[Your goal] For this exercise, write out exactly, and only, the lines running from the line that contains "body = cut(join(*solids), *hollows)" through the line that contains "if obj.type not".

(Records with modeling code)

▬▬▬▬▬▬

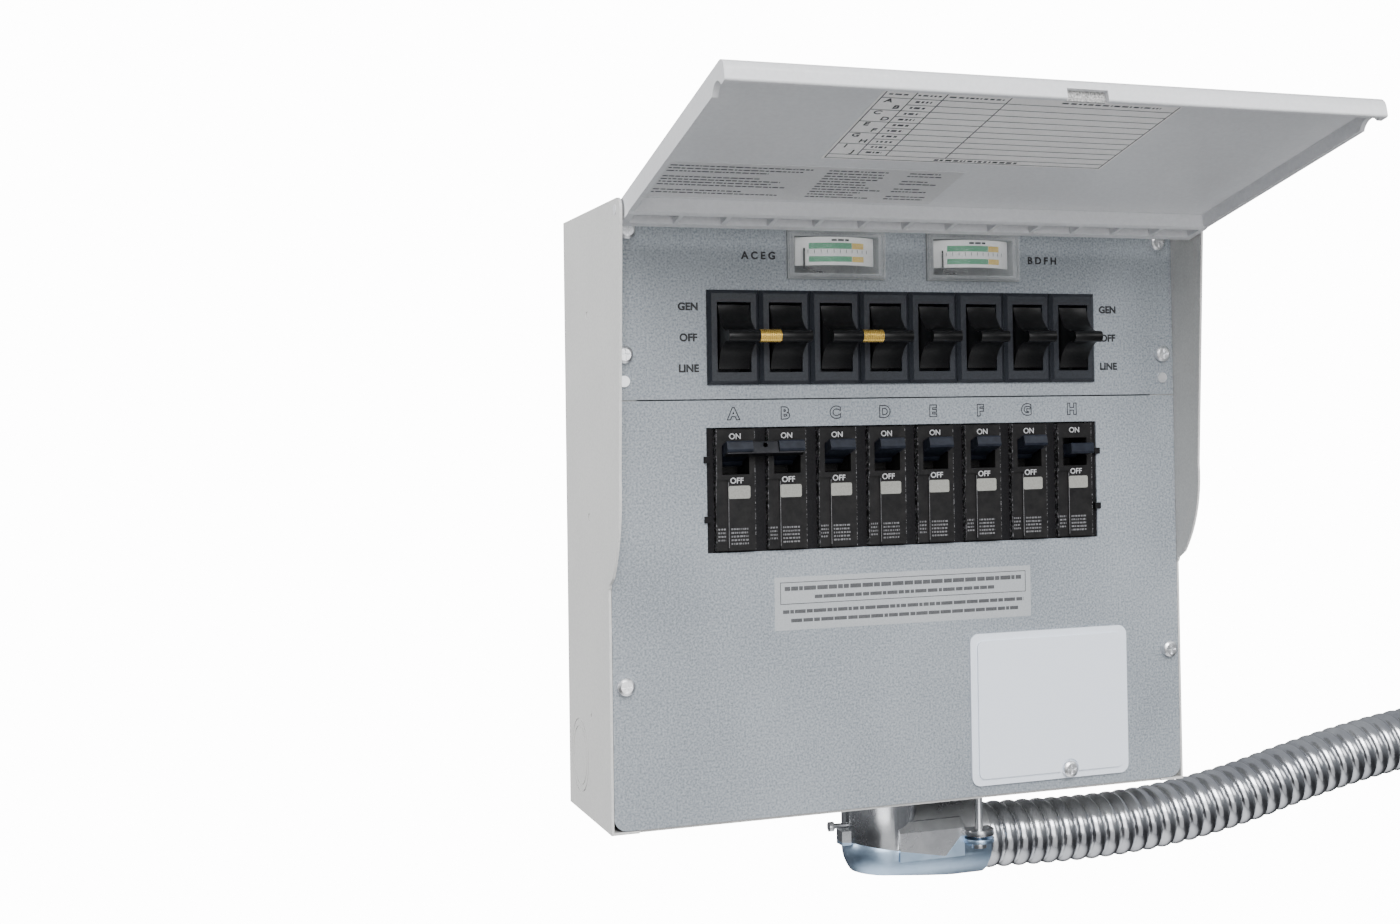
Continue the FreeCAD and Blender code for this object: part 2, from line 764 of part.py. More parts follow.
def meters():
    """Two edgewise meters: housing, curved dial, swinging needle and arched clear lens."""
    height = cell("meter_height")
    pivot_y = FACE + cell("meter_pivot_depth")
    sweep = cell("meter_sweep_radius")
    rim = FACE - 1.5
    housings, dials, lenses = [], [], []
    for name, across in meter_places():
        wide = cell("meter_half_wide")
        tall = cell("meter_half_tall")
        flange = block(between(across, wide), (rim, FACE), between(height, tall))
        case = block(between(across, wide - 2), (FACE, FACE + 30), between(height, 9.6))
        well_x = between(across, wide - 3.4)
        well = block(well_x, (rim - 1, FACE + 28.5), between(height, 8.8))
        post = rod("z", (height - 8.8, height - 7.6), (across, pivot_y), 2.5)
        housings.append(join(cut(join(flange, case), well), post))

        strip = (height - 5.2, height + 8.2)
        outer = rod("z", strip, (across, pivot_y), sweep - 1.2)
        inner = rod("z", strip, (across, pivot_y), sweep - 2.2)
        window = block(between(across, 20.0), (FACE - 12, FACE + 3), strip)
        dials.append(common(cut(outer, inner), window))

        arch = cell("meter_pivot_depth") + 10
        skin = rod("z", between(height, tall - 0.3), (across, FACE + arch), arch + 11)
        cover = block(between(across, wide - 0.4), (FACE - 14, rim), between(height, tall - 0.3))
        hollow = rod("z", between(height, tall - 1.7), (across, FACE + arch), arch + 9.4)
        inside = block(between(across, wide - 1.9), (FACE - 14, rim + 1), between(height, tall - 1.7))
        lenses.append(cut(common(skin, cover), common(hollow, inside)))

        hub = rod("z", (-7.5, -5.7), (0, 0), 2.2)
        arm = block((-0.4, 0.4), (-sweep, 0), (-6.9, -6.1))
        tip = block((-0.4, 0.4), (-sweep, 0.8 - sweep), (-6.9, 3.0))
        needle = join(hub, arm, tip)
        node(f"meter_needle_{name}", needle, (across, pivot_y, height))
        needle.Placement.Rotation = FreeCAD.Rotation(FreeCAD.Vector(0, 0, 1), -33)
    node("meter_housings", group(*housings))
    node("meter_dials", group(*dials))
    node("meter_lenses", group(*lenses))


# --- Terminal bars ---------------------------------------------------------------------------


def terminal_bar(name, across, height):
    """A drilled bar on an insulating foot, with a row of clamp screws."""
    foot = block(between(across, 30), (-6.2, -GAUGE), between(height, 7))
    bar = block(between(across, 27), (-14, -6.2), between(height, 4))
    holes = []
    for index in range(6):
        place = across + (index - 2.5) * 8.5
        holes.append(rod("z", between(height, 5), (place, -9.5), 1.8))
        holes.append(rod("y", (-15, -9.5), (place, height), 1.5))
    node(name, cut(join(foot, bar), *holes))


# --- Connector, conduit and end fitting ------------------------------------------------------

CONNECTOR_Y = -cell("connector_depth")
CONNECTOR_Z = cell("connector_height")
CONDUIT = cell("conduit_radius")
BORE = cell("conduit_bore")
THREAD = cell("thread_radius")
CLAMP_ACROSS = 43.0
CLAMP_OFFSET = 22.5
CAST_SCREW = 2.0
EAR = 7.6
SEAM_FLAT = -166.0
STOP_SCREW = -158.5


def connector():
    """A right-angle cast connector in two halves, held by three screws and a locknut."""
    across = cell("connector_across")
    outer = cell("connector_radius")
    start = cell("conduit_start")
    end = cell("connector_end")
    floor = -BOX_TALL
    post = (across, CONNECTOR_Y)
    run = (CONNECTOR_Y, CONNECTOR_Z)
    elbow = doc.addObject("Part::Sphere", "Elbow")
    bind(elbow, "Radius", outer)
    for axis, place in zip("xyz", (across, CONNECTOR_Y, CONNECTOR_Z)):
        bind(elbow, "Placement.Base." + axis, place)
    low, step, ledge, top = -176.0, SEAM_FLAT + 4, 16.5, -157.5
    skirt = [
        (CONNECTOR_Y - outer - 1.5, low),
        (CONNECTOR_Y + outer + 1.5, low),
        (CONNECTOR_Y + outer + 1.5, step),
        (CONNECTOR_Y + ledge, top),
        (CONNECTOR_Y - ledge, top),
        (CONNECTOR_Y - outer - 1.5, step),
    ]
    solids = [
        rod("z", (CONNECTOR_Z, floor), post, outer),
        rod("z", (floor, floor + 15), post, THREAD),
        rod("x", (across, end), run, outer),
        elbow,
        prism("x", (across + 3, start), skirt),
        block((across - outer - 3.5, across), between(CONNECTOR_Y - 3, 4), (SEAM_FLAT - 2, SEAM_FLAT + 5)),
    ]
    stop = (CONNECTOR_Y - 4, STOP_SCREW)
    shank = [rod("x", (across - outer - 7, across - outer + 3), stop, 1.3)]
    heads = [rod("x", (across - outer - 9.5, across - outer - 7), stop, 2.4)]
    for side in SIDES:
        place = (CLAMP_ACROSS, CONNECTOR_Y + CLAMP_OFFSET * side)
        web = sorted((CONNECTOR_Y, place[1]), key=lambda item: sized(item).value)
        for span in ((SEAM_FLAT - 3.2, SEAM_FLAT - 1.2), (SEAM_FLAT + 0.4, SEAM_FLAT + 3.2)):
            solids.append(rod("z", span, place, EAR))
            solids.append(block(between(CLAMP_ACROSS, EAR), web, span))
        shank.append(rod("z", (SEAM_FLAT - 3.2, -146.5), place, CAST_SCREW))
        heads.append(rod("z", (SEAM_FLAT - 6.2, SEAM_FLAT - 3.2), place, 3.7))
    base = [
        (-60, -178.6),
        (across, -183.4),
        (start, -188.5),
        (end + 10, -188.5),
        (end + 10, -210),
        (-60, -210),
    ]
    hollows = [
        rod("z", (CONNECTOR_Z, floor + 16), post, BORE),
        rod("x", (across, end), run, BORE),
        rod("x", (start, end + 1), run, CONDUIT),
        prism("y", between(CONNECTOR_Y, 40), base),
    ]
    casting = cut(join(*solids), *hollows, *shank)
    seam = [
        (-40, -164.6),
        (-16, -167.3),
        (25.5, -175.2),
        (34, SEAM_FLAT),
        (80, SEAM_FLAT),
        (80, -215),
        (-40, -215),
    ]
    below = prism("y", between(CONNECTOR_Y, 60), seam)
    node("connector_body", cut(casting, below))
    node("connector_cap", common(casting, below))
    node("connector_screws", group(*[join(*pair) for pair in zip(shank, heads)]))

    seat = -BOX_TALL + GAUGE
    ring = rod("z", (seat, seat + 5), post, 22.0)
    notches = [rod("z", (seat, seat + 5), post, THREAD)]
    for index in range(6):
        angle = math.radians(60 * index)
        place = (across + 22.5 * math.cos(angle), CONNECTOR_Y + 22.5 * math.sin(angle))
        notches.append(rod("z", (seat + 1.5, seat + 6), place, 2.5))
    node("connector_locknut", cut(ring, *notches))


# The conduit's route, from the stop in the connector to the stop in the end fitting.
ROUTE = [
    (36.0, -43.0, -170.4),
    (92.0, -43.0, -173.4),
    (150.0, -42.0, -173.2),
    (203.0, -40.0, -167.0),
    (255.0, -37.5, -155.6),
    (310.0, -35.5, -146.2),
    (365.0, -34.5, -141.0),
    (420.0, -34.0, -139.5),
    (472.0, -34.0, -139.5),
]


def tangent_path(points):
    """The edges of straight runs joined by tangent arcs, with the radii and the total length."""
    edges, radii = [], []
    here = points[0]
    for before, corner, after in zip(points, points[1:], points[2:]):
        into = corner - before
        out = after - corner
        half_turn = into.getAngle(out) / 2
        setback = 0.45 * min(into.Length, out.Length)
        radii.append(setback / math.tan(half_turn))
        into.normalize()
        out.normalize()
        start = corner - into * setback
        finish = corner + out * setback
        inward = (out - into).normalize()
        rise = radii[-1] * (1 / math.cos(half_turn) - 1)
        edges.append(Part.LineSegment(here, start).toShape())
        edges.append(Part.Arc(start, corner + inward * rise, finish).toShape())
        here = finish
    edges.append(Part.LineSegment(here, points[-1]).toShape())
    return edges, radii, sum(edge.Length for edge in edges)


def conduit():
    """The flexible steel conduit as a plain tube along its route."""
    points = [FreeCAD.Vector(*place) for place in ROUTE]
    edges, radii, length = tangent_path(points)
    radius = CONDUIT.value
    direction = points[1] - points[0]
    profile = Part.Wire(Part.Circle(points[0], direction, radius).toShape())
    tube = Part.Wire(edges).makePipeShell([profile], True, True)
    feature = doc.addObject("Part::Feature", "Conduit")
    feature.Shape = tube
    print("conduit radii", [round(value) for value in radii], "length", round(length, 1))
    print("conduit volume ratio", round(tube.Volume / (math.pi * radius ** 2 * length), 4))
    node("conduit", feature)


def conduit_end_fitting():
    """A straight squeeze fitting on the far end, with a threaded nipple and its locknut."""
    stop = ROUTE[-1]
    place = stop[1:]
    solids = [
        rod("x", (stop[0] - 14, stop[0] + 12), place, 21.0),
        rod("x", (stop[0] + 12, stop[0] + 17), place, 23.5),
        rod("x", (stop[0] + 17, stop[0] + 33), place, THREAD),
        block((stop[0] - 11, stop[0] + 5), between(place[0], 8), (place[1] + 15, place[1] + 26)),
    ]
    hollows = [
        rod("x", (stop[0] - 15, stop[0]), place, CONDUIT),
        rod("x", (stop[0], stop[0] + 34), place, BORE),
        rod("y", between(place[0], 10), (stop[0] - 3, place[1] + 22.3), 2.0),
    ]
    body = cut(join(*solids), *hollows)
    clamp = join(
        rod("y", between(place[0], 11), (stop[0] - 3, place[1] + 22.3), 2.0),
        rod("y", (place[0] - 11, place[0] - 8), (stop[0] - 3, place[1] + 22.3), 3.4),
    )
    node("conduit_end_fitting", group(body, clamp))


enclosure()
switch_panel()
breaker_cover()
inlet_cover_plate()
fasteners()
lid()
lid_labels()
transfer_switches()
branch_breakers()
meters()
terminal_bar("neutral_bar", -100.0, -100.0)
terminal_bar("ground_bar", -20.0, -100.0)
connector()
conduit()
conduit_end_fitting()
doc.recompute()

for item in doc.Objects:
    if "Invalid" in item.State or "Error" in item.State:
        raise RuntimeError(f"{item.Name} ({item.Label}) failed: {item.State}")
os.makedirs("parts", exist_ok=True)
for item in NODES:
    if item.Shape.isNull() or not item.Shape.isValid():
        raise RuntimeError(f"{item.Label} has no valid shape")
for item in NODES:
    item.Shape.exportStep(f"parts/{item.Label}.step")
    print(item.Label, len(item.Shape.Solids), round(item.Shape.Volume))
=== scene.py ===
import math
import random

import bmesh
import bpy
from mathutils import Matrix, Vector
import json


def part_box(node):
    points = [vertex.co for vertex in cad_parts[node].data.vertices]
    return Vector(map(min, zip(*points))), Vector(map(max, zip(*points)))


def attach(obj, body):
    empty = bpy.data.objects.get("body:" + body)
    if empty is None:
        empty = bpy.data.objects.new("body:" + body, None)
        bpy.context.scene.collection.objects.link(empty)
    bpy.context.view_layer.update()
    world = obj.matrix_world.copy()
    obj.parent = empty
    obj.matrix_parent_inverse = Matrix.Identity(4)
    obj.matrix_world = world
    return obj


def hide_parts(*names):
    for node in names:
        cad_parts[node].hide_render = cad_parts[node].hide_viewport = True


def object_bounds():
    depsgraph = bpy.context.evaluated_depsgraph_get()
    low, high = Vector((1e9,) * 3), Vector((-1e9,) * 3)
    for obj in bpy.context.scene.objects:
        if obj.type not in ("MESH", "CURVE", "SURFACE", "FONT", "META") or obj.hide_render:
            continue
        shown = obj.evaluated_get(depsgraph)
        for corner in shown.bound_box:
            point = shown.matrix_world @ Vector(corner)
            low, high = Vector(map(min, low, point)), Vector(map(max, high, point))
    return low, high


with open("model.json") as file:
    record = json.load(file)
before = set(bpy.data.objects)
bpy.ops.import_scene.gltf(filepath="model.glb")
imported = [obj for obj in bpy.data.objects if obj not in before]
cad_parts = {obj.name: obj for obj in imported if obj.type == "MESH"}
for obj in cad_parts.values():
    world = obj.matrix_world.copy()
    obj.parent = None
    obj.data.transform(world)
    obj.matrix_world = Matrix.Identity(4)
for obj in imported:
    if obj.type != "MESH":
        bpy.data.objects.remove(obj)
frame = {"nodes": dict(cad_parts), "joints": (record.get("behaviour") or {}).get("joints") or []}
CAD_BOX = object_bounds()
NODES = frame["nodes"]
LETTERS = "abcdefgh"
ROOT = "box"
MM = 0.001
# How far printing stands off the surface it is on.
PRINT_LIFT = 0.03 * MM
JOINTS = {joint["name"]: joint for joint in frame["joints"]}


def mid(node):
    """The middle of a CAD node's box."""
    low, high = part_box(node)
    return (low + high) / 2


# --- Camera, lights and floor ----------------------------------------------------------------


def make_camera():
    """The fitted camera: to the left of the box and turned to it, with a shifted lens."""
    data = bpy.data.cameras.new("camera")
    data.lens = 47.51
    data.sensor_width = 36.0
    data.shift_x = -0.132
    data.shift_y = -0.0586
    camera = bpy.data.objects.new("camera", data)
    camera.location = (-0.3477, -0.9121, 0.0434)
    camera.rotation_euler = [math.radians(angle) for angle in (91.203, 0.922, -22.074)]
    bpy.context.scene.collection.objects.link(camera)
    bpy.context.scene.camera = camera


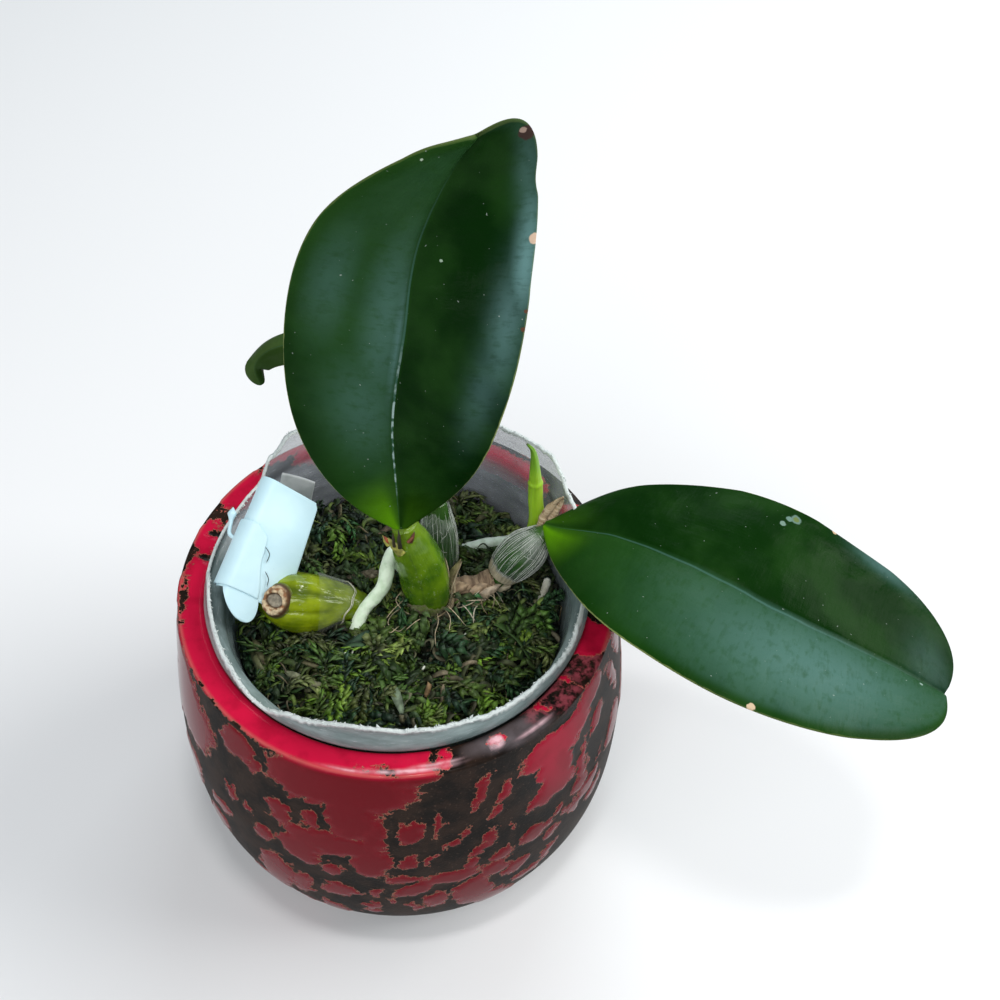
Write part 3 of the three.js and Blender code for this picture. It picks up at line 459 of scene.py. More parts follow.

▬▬▬▬▬▬

[Answer]
    body = cut(join(*solids), *hollows)
    clamp = join(
        rod("y", between(place[0], 11), (stop[0] - 3, place[1] + 22.3), 2.0),
        rod("y", (place[0] - 11, place[0] - 8), (stop[0] - 3, place[1] + 22.3), 3.4),
    )
    node("conduit_end_fitting", group(body, clamp))


enclosure()
switch_panel()
breaker_cover()
inlet_cover_plate()
fasteners()
lid()
lid_labels()
transfer_switches()
branch_breakers()
meters()
terminal_bar("neutral_bar", -100.0, -100.0)
terminal_bar("ground_bar", -20.0, -100.0)
connector()
conduit()
conduit_end_fitting()
doc.recompute()

for item in doc.Objects:
    if "Invalid" in item.State or "Error" in item.State:
        raise RuntimeError(f"{item.Name} ({item.Label}) failed: {item.State}")
os.makedirs("parts", exist_ok=True)
for item in NODES:
    if item.Shape.isNull() or not item.Shape.isValid():
        raise RuntimeError(f"{item.Label} has no valid shape")
for item in NODES:
    item.Shape.exportStep(f"parts/{item.Label}.step")
    print(item.Label, len(item.Shape.Solids), round(item.Shape.Volume))
=== scene.py ===
import math
import random

import bmesh
import bpy
from mathutils import Matrix, Vector
import json


def part_box(node):
    points = [vertex.co for vertex in cad_parts[node].data.vertices]
    return Vector(map(min, zip(*points))), Vector(map(max, zip(*points)))


def attach(obj, body):
    empty = bpy.data.objects.get("body:" + body)
    if empty is None:
        empty = bpy.data.objects.new("body:" + body, None)
        bpy.context.scene.collection.objects.link(empty)
    bpy.context.view_layer.update()
    world = obj.matrix_world.copy()
    obj.parent = empty
    obj.matrix_parent_inverse = Matrix.Identity(4)
    obj.matrix_world = world
    return obj


def hide_parts(*names):
    for node in names:
        cad_parts[node].hide_render = cad_parts[node].hide_viewport = True


def object_bounds():
    depsgraph = bpy.context.evaluated_depsgraph_get()
    low, high = Vector((1e9,) * 3), Vector((-1e9,) * 3)
    for obj in bpy.context.scene.objects:
        if obj.type not in ("MESH", "CURVE", "SURFACE", "FONT", "META") or obj.hide_render:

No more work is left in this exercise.